In other words, they turn the team into a self-regulated machine. They don’t concern themselves much with the data showing something they might not like. They focus purely on optimizing performance and do that by empowering the team to correct itself.
This perspective also aligns with some of the interesting data on elite athletes’ vs. coaches’ perceptions of sports performance. Athletes on the ground are often better suited to read what’s happening in the heat of the moment than the folks on the sideline. The vantage point is different. But rather than favoring one completely over the other, the best teams integrate these perspectives to promote peak performance.
There’s something uniquely empowering about giving the information to the team and then asking them to figure it out. We’ve seen this even at the highest levels of sport, with people like Steve Kerr allowing his team members to draw up plays on the sideline. Rather than using data as a means to have power over someone, the best teams use data to elevate the power of everyone.
Summing it up
If you want to improve your teamwork, NASA offers some pretty practical steps you can take right now to make things better.

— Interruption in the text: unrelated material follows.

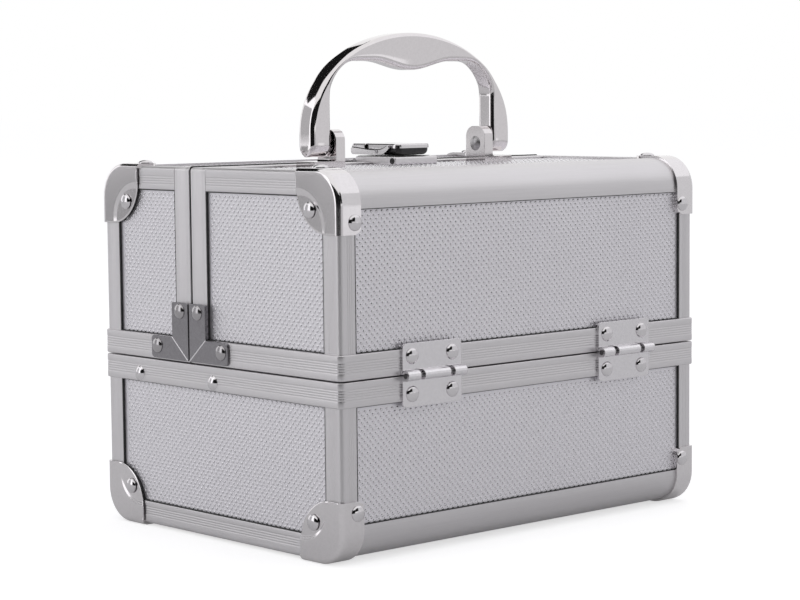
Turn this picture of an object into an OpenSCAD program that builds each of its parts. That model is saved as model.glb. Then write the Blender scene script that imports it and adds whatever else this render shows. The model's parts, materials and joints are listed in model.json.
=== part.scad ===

You can start by ensuring the consistency of the message. That means more open and transparent communication and a willingness to have honest, difficult conversations. Don’t leave the important information to telephone.
You can also reinvest in the way you establish the culture on your teams. If you’re the leader of your team, part of your responsibility is to ensure that the cultural values, standards, and norms you want to play out are a part of the initial onboarding to the team, rather than leaving it up to team members to teach it.
NASA’s approach also suggests that you turn the data back over to the team itself. Rather than using the data as the leader to make decisions about the team’s next move, consider sharing what you’ve learned with the team, and asking them how they’d like to adjust.
Any team would benefit from leveraging NASA’s teamwork principles. What they’ve done better than most is find ways to turn challenges into competitive advantages.